Repeat exactly the lines running from the line that contains "helpers = [add_flake(glaze, flake)" to the line that contains "obj.parent = empty"; include both ends and add nothing.

Information supplied:
● ● ● ●

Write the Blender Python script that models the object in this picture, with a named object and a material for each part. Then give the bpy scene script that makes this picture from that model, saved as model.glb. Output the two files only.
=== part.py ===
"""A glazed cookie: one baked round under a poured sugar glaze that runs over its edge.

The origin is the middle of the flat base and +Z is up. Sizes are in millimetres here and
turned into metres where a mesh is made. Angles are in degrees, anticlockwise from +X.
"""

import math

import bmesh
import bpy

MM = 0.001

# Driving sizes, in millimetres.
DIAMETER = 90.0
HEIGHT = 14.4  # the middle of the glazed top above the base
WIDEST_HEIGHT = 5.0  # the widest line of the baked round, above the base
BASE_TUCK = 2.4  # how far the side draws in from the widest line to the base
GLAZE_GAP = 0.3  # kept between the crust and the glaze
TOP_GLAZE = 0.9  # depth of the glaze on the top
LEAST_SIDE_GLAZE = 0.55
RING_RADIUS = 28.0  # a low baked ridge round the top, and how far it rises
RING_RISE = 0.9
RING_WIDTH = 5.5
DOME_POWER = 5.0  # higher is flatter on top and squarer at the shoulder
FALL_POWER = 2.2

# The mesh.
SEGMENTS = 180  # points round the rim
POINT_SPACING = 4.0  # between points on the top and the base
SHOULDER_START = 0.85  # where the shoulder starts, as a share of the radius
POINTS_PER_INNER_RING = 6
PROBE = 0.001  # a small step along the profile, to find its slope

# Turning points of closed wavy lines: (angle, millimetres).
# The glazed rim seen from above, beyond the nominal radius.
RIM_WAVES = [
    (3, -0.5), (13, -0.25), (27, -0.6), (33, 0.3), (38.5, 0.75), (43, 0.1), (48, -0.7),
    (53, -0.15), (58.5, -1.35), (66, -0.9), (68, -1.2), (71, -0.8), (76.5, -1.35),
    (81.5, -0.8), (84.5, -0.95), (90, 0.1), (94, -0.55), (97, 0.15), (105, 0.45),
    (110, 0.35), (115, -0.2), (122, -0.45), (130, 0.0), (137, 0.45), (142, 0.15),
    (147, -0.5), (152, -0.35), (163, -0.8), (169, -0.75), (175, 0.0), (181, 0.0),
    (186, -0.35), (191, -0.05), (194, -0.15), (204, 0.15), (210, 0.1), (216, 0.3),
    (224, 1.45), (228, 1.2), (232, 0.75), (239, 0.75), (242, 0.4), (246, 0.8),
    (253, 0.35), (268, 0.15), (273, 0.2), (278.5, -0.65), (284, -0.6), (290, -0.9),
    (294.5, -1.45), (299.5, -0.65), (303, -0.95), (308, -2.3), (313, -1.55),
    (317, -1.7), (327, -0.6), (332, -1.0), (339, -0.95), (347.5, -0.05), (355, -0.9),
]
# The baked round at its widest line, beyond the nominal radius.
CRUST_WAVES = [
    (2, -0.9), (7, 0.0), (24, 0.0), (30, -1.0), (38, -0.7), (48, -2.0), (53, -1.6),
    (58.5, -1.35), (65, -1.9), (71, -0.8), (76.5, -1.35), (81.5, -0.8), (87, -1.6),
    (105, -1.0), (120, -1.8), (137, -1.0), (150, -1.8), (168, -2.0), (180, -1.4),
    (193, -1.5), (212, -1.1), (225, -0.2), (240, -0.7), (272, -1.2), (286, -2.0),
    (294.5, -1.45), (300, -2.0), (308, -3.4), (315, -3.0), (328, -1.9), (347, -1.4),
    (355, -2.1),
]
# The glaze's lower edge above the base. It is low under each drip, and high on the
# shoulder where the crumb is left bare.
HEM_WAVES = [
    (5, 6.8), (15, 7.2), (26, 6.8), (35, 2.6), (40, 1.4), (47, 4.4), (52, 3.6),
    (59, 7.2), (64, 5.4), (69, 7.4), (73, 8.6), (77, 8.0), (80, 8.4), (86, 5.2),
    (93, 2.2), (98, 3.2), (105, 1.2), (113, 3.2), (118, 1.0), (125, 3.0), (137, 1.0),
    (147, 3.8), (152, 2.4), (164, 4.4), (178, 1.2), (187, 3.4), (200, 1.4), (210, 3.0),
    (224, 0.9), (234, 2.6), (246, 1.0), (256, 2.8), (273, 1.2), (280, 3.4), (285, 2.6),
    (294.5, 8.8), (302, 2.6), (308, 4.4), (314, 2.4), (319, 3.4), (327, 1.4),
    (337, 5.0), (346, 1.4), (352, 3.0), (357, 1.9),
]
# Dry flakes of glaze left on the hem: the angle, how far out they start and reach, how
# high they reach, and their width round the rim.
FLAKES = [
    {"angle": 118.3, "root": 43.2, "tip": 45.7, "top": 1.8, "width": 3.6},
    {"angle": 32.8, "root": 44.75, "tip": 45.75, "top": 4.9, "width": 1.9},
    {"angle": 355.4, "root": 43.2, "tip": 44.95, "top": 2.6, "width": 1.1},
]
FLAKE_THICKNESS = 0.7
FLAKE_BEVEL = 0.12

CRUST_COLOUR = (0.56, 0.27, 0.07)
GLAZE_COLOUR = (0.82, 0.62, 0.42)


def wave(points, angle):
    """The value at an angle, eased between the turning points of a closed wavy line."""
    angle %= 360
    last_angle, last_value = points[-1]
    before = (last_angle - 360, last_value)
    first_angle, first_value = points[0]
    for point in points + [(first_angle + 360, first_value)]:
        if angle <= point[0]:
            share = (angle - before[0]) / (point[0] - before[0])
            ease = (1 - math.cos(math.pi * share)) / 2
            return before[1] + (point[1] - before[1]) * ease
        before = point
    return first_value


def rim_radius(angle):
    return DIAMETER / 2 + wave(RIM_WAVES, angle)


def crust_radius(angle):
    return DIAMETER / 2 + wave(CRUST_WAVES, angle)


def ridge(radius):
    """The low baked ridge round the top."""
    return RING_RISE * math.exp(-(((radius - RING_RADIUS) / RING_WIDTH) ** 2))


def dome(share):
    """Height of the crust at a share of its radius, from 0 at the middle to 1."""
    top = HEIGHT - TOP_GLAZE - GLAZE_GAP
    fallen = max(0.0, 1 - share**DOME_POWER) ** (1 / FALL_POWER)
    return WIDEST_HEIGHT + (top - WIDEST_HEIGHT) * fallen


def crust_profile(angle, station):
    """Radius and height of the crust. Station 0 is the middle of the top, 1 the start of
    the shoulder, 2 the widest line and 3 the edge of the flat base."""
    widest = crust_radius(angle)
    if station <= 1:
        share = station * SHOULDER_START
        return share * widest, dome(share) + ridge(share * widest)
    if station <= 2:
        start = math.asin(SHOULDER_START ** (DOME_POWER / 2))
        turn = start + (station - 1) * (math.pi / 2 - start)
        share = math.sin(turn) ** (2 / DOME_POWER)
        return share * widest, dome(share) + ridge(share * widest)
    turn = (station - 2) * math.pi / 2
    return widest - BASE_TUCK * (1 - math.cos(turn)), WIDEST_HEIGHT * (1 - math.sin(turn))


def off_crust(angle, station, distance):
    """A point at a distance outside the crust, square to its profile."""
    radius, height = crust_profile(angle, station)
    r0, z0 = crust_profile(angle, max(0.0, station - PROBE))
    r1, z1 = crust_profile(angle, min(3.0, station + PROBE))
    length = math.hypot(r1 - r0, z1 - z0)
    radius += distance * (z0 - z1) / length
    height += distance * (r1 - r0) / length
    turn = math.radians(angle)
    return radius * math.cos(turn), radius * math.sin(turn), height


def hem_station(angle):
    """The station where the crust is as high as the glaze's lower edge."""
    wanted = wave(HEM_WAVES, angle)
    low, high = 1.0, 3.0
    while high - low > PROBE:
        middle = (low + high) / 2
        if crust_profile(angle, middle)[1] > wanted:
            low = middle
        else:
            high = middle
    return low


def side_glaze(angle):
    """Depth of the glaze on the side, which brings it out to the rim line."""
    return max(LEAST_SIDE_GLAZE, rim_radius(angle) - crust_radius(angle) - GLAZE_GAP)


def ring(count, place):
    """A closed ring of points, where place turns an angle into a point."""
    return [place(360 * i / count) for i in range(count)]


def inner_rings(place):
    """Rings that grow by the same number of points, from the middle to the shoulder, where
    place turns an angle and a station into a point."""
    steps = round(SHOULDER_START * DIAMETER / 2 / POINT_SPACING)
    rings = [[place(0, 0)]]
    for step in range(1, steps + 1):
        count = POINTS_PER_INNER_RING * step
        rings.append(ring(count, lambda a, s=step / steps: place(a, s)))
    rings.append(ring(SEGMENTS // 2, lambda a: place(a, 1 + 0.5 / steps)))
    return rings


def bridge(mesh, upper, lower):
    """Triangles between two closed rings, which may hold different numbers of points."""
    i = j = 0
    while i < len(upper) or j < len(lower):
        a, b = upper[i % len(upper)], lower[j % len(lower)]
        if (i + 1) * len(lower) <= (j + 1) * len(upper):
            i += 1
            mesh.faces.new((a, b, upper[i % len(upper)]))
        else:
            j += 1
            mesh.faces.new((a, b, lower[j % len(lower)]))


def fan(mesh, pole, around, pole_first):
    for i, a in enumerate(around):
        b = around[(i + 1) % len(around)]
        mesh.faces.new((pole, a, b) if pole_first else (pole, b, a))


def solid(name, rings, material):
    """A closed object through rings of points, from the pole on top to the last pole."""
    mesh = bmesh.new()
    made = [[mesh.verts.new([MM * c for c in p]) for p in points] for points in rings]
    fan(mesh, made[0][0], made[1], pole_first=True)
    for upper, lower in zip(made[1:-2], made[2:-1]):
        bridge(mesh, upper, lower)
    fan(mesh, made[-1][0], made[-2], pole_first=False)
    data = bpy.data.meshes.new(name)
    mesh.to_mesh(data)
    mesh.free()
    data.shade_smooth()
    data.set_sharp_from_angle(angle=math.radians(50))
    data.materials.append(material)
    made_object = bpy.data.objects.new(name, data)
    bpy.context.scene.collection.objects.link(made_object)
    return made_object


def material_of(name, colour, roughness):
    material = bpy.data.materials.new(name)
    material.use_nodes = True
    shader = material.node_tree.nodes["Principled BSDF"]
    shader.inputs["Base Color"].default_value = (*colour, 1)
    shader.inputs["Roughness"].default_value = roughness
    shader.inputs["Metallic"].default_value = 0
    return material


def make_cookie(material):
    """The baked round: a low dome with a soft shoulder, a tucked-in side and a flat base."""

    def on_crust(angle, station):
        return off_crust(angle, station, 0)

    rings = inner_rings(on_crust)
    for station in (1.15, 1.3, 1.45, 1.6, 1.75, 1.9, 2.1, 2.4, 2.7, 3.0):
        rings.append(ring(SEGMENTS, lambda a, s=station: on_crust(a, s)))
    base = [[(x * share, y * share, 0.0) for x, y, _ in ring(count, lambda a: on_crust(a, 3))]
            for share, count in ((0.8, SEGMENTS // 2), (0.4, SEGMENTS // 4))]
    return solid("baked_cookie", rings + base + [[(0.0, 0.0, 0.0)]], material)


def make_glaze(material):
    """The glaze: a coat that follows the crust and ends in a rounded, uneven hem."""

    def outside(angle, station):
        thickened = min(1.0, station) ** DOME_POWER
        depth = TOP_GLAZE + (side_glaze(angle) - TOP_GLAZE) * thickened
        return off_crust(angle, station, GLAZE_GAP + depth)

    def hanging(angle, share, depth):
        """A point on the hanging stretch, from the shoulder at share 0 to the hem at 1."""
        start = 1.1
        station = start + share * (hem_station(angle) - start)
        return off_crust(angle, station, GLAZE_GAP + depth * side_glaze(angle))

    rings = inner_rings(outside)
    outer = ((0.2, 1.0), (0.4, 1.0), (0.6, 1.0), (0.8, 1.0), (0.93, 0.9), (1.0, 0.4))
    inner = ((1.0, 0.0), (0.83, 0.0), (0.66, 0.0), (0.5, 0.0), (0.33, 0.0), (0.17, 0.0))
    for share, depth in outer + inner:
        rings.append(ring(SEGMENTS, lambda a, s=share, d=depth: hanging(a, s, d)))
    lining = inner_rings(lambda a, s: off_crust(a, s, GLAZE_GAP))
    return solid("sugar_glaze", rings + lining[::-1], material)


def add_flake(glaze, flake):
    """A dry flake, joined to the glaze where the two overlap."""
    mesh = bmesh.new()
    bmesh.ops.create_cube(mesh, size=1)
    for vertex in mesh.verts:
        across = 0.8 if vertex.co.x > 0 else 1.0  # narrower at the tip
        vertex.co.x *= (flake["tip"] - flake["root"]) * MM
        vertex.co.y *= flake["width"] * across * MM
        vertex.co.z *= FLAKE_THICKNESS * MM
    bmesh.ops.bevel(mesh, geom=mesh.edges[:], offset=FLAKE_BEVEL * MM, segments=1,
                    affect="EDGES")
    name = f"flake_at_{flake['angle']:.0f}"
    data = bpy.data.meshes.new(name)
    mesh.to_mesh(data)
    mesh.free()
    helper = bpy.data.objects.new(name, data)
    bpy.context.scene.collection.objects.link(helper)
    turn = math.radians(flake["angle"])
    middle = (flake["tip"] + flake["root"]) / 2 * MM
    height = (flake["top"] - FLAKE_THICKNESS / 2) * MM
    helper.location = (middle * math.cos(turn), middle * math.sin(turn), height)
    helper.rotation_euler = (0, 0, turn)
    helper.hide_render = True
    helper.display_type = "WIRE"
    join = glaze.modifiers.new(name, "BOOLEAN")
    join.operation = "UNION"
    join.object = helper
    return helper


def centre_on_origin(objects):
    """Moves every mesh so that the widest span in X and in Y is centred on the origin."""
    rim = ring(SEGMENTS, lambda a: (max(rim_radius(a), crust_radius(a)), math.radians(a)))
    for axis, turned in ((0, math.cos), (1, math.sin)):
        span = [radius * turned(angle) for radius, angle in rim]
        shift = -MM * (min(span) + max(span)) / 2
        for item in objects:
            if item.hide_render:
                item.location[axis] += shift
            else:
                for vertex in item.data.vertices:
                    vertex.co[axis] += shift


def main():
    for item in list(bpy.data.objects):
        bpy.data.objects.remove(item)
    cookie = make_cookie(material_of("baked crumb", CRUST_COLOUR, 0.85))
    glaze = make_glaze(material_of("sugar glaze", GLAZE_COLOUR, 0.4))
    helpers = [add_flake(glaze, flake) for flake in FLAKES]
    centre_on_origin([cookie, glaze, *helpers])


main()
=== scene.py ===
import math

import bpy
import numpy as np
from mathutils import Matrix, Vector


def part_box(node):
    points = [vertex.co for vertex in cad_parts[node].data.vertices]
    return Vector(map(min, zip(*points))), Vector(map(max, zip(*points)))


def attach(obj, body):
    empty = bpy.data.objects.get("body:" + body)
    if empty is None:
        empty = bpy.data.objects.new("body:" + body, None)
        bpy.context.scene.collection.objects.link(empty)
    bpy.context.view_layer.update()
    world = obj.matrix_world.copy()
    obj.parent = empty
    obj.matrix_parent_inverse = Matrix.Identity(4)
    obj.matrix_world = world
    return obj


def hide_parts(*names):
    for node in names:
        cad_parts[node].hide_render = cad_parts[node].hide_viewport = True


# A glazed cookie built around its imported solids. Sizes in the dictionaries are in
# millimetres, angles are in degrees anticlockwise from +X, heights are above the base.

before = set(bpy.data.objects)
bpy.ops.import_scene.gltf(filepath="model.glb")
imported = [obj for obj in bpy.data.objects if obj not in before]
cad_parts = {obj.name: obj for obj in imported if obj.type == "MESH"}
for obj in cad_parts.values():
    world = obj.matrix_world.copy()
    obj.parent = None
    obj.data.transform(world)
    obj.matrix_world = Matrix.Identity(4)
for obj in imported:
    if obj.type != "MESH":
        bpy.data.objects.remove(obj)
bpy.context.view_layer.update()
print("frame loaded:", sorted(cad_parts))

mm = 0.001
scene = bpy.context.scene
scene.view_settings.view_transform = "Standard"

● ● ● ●

Completed exercise:
    helpers = [add_flake(glaze, flake) for flake in FLAKES]
    centre_on_origin([cookie, glaze, *helpers])


main()
=== scene.py ===
import math

import bpy
import numpy as np
from mathutils import Matrix, Vector


def part_box(node):
    points = [vertex.co for vertex in cad_parts[node].data.vertices]
    return Vector(map(min, zip(*points))), Vector(map(max, zip(*points)))


def attach(obj, body):
    empty = bpy.data.objects.get("body:" + body)
    if empty is None:
        empty = bpy.data.objects.new("body:" + body, None)
        bpy.context.scene.collection.objects.link(empty)
    bpy.context.view_layer.update()
    world = obj.matrix_world.copy()
    obj.parent = empty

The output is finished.